**DATA SEGMENT**

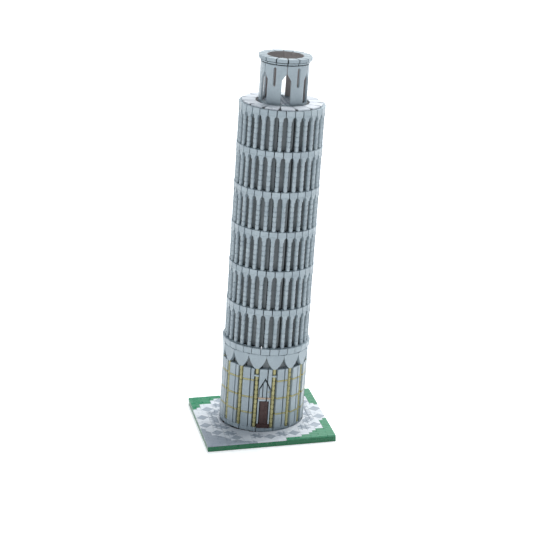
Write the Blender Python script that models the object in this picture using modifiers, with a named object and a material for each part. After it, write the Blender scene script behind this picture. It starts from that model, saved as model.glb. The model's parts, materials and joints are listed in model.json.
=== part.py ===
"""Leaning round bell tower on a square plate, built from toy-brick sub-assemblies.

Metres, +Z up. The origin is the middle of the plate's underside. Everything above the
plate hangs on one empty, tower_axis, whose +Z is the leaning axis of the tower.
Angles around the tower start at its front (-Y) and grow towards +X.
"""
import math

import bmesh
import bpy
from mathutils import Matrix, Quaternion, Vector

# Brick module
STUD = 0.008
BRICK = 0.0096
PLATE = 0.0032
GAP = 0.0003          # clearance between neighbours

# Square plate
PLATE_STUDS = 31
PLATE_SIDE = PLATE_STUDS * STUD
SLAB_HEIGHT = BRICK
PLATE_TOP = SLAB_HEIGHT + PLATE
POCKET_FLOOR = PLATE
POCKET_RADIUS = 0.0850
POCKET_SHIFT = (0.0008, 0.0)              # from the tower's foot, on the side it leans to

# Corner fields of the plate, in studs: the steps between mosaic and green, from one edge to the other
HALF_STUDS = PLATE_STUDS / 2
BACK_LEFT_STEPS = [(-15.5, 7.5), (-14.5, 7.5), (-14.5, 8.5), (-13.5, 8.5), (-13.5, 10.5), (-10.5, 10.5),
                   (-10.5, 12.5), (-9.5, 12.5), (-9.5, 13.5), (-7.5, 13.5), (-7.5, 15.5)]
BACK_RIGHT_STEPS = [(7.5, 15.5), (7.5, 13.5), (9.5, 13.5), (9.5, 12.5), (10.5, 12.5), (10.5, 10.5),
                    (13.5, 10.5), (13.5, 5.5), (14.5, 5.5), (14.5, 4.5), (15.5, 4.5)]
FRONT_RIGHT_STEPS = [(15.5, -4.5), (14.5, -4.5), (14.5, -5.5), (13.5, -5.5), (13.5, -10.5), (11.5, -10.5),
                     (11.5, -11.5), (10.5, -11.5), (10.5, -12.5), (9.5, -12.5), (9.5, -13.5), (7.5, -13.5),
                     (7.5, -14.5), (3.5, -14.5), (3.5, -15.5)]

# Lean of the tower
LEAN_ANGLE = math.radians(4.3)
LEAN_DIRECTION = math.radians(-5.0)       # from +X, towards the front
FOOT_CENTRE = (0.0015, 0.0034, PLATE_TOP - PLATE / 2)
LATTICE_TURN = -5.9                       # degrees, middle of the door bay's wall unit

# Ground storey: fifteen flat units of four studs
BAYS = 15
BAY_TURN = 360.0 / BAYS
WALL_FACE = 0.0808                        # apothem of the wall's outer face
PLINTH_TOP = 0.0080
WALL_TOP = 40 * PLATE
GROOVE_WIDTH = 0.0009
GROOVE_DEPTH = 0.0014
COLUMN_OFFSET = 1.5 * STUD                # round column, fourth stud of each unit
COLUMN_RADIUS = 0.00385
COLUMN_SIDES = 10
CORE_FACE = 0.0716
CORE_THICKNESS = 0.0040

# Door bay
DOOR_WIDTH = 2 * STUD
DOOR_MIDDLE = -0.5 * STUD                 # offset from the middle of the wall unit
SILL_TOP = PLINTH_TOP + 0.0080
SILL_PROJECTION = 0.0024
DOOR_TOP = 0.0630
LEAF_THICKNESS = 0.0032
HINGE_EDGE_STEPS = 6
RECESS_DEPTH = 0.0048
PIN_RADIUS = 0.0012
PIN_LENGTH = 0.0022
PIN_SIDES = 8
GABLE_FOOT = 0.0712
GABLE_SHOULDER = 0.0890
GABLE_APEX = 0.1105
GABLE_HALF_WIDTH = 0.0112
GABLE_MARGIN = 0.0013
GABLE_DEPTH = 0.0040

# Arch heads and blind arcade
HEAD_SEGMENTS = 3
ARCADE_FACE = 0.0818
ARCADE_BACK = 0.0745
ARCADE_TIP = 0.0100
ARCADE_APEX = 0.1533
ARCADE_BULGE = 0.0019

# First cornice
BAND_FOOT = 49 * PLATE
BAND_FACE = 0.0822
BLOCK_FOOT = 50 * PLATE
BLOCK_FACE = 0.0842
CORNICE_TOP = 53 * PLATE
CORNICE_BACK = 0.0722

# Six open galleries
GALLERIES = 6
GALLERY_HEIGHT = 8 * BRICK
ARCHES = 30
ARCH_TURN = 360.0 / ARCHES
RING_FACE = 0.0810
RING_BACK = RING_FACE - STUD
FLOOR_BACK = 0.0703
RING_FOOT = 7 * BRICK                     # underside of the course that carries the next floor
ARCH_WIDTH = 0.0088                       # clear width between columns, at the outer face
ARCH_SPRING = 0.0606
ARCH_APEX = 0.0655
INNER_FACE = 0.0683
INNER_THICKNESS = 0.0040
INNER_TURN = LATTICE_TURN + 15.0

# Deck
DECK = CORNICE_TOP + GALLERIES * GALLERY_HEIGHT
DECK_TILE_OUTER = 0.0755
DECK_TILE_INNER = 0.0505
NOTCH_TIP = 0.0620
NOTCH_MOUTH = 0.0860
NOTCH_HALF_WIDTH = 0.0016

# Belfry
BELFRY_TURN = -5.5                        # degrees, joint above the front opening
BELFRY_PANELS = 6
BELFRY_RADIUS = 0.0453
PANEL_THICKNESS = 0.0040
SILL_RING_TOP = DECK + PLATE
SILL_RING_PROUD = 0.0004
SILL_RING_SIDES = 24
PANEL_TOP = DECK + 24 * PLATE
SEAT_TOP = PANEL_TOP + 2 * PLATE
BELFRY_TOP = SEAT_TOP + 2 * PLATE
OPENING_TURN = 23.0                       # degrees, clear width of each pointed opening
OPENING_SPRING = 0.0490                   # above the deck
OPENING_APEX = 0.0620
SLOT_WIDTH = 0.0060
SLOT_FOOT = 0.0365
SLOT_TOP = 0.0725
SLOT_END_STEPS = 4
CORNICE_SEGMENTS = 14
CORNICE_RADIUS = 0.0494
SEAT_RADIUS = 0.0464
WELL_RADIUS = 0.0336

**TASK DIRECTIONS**
Return exactly, please, the lines of the material from the first one down to and including the line where "from mathutils import" appears.

**SOLUTION TO THE EXERCISE**
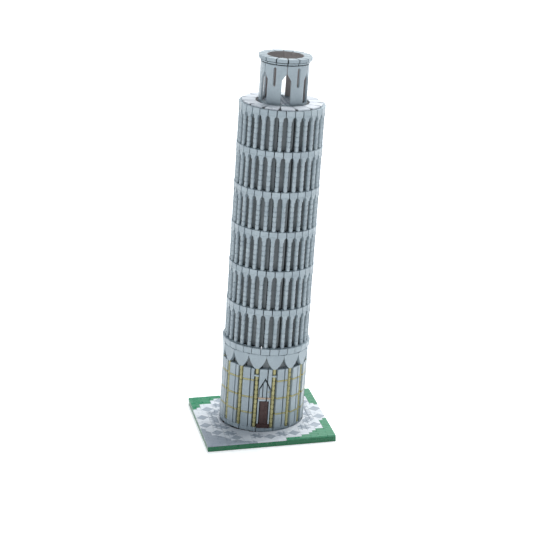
Write the Blender Python script that models the object in this picture using modifiers, with a named object and a material for each part. After it, write the Blender scene script behind this picture. It starts from that model, saved as model.glb. The model's parts, materials and joints are listed in model.json.
=== part.py ===
"""Leaning round bell tower on a square plate, built from toy-brick sub-assemblies.

Metres, +Z up. The origin is the middle of the plate's underside. Everything above the
plate hangs on one empty, tower_axis, whose +Z is the leaning axis of the tower.
Angles around the tower start at its front (-Y) and grow towards +X.
"""
import math

import bmesh
import bpy
from mathutils import Matrix, Quaternion, Vector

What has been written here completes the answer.